**Work instructions**
Below are entries. Copy exactly the lines running from the line that holds "addHinges();" to the line that holds "bpy.data.objects.remove(obj)", with both ends included.

(Data listing)

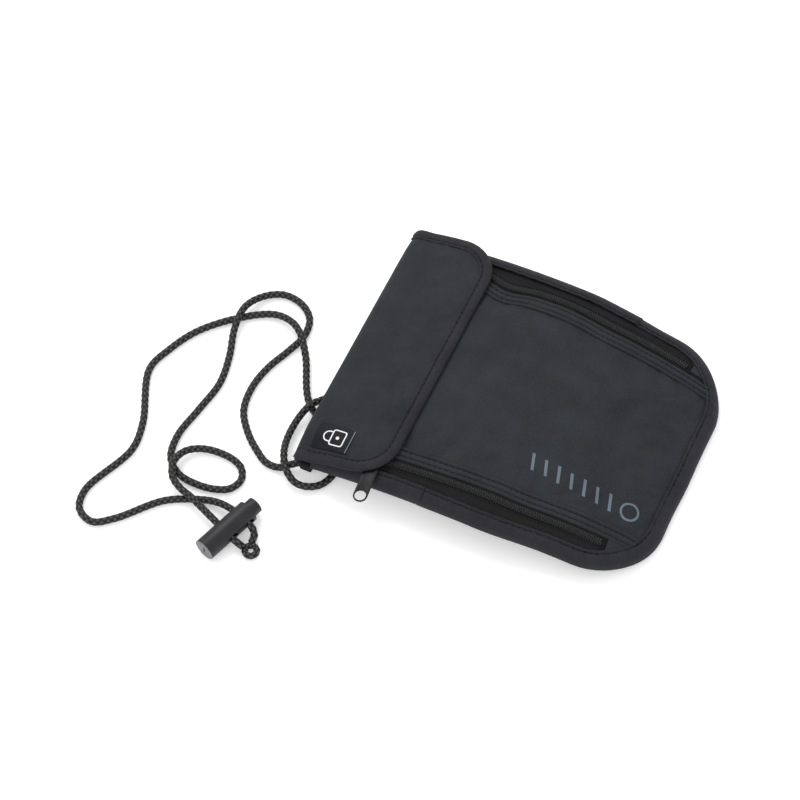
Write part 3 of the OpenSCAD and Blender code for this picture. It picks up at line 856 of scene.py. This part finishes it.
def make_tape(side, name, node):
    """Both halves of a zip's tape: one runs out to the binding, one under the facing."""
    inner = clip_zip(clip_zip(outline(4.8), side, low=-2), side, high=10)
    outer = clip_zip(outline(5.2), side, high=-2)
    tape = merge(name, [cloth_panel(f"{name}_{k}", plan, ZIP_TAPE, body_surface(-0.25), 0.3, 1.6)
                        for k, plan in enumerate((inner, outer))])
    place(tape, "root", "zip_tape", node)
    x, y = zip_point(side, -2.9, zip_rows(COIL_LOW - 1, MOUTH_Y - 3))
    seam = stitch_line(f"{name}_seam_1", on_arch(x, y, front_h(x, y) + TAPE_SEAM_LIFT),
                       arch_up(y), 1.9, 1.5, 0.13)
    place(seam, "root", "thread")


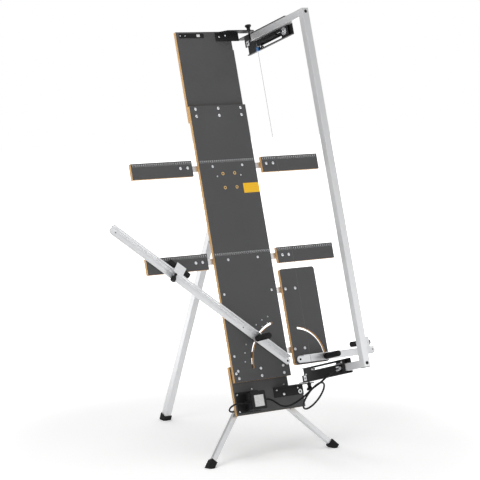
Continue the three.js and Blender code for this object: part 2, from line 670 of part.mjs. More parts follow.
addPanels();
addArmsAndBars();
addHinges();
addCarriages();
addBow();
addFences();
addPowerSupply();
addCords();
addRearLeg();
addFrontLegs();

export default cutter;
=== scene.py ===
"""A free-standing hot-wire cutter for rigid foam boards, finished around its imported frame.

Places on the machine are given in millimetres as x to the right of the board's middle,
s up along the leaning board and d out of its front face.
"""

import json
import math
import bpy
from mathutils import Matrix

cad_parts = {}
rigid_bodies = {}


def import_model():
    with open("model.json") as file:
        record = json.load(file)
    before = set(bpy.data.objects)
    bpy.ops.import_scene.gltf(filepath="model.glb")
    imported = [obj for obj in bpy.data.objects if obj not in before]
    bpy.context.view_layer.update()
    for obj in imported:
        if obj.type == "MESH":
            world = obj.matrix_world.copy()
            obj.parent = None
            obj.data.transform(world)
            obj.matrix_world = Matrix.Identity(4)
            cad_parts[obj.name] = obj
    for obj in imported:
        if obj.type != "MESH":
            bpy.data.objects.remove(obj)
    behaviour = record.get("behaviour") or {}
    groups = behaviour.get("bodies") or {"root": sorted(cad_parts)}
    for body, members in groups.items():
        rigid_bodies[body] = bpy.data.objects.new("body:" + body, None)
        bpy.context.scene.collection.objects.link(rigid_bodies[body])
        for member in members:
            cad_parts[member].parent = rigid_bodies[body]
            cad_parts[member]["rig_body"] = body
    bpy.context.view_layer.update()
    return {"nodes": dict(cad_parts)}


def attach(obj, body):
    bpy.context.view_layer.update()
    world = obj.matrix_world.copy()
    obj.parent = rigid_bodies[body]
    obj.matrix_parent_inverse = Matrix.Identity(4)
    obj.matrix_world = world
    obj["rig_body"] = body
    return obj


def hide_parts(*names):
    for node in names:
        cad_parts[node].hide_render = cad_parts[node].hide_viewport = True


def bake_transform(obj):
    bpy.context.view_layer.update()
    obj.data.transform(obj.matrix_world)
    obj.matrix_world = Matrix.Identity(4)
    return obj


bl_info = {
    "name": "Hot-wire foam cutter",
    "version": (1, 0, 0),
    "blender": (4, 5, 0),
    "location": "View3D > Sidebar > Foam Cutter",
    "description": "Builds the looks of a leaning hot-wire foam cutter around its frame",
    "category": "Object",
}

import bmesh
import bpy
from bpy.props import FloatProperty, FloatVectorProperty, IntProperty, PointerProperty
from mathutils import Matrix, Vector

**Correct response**
addHinges();
addCarriages();
addBow();
addFences();
addPowerSupply();
addCords();
addRearLeg();
addFrontLegs();

export default cutter;
=== scene.py ===
"""A free-standing hot-wire cutter for rigid foam boards, finished around its imported frame.

Places on the machine are given in millimetres as x to the right of the board's middle,
s up along the leaning board and d out of its front face.
"""

import json
import math
import bpy
from mathutils import Matrix

cad_parts = {}
rigid_bodies = {}


def import_model():
    with open("model.json") as file:
        record = json.load(file)
    before = set(bpy.data.objects)
    bpy.ops.import_scene.gltf(filepath="model.glb")
    imported = [obj for obj in bpy.data.objects if obj not in before]
    bpy.context.view_layer.update()
    for obj in imported:
        if obj.type == "MESH":
            world = obj.matrix_world.copy()
            obj.parent = None
            obj.data.transform(world)
            obj.matrix_world = Matrix.Identity(4)
            cad_parts[obj.name] = obj
    for obj in imported:
        if obj.type != "MESH":
            bpy.data.objects.remove(obj)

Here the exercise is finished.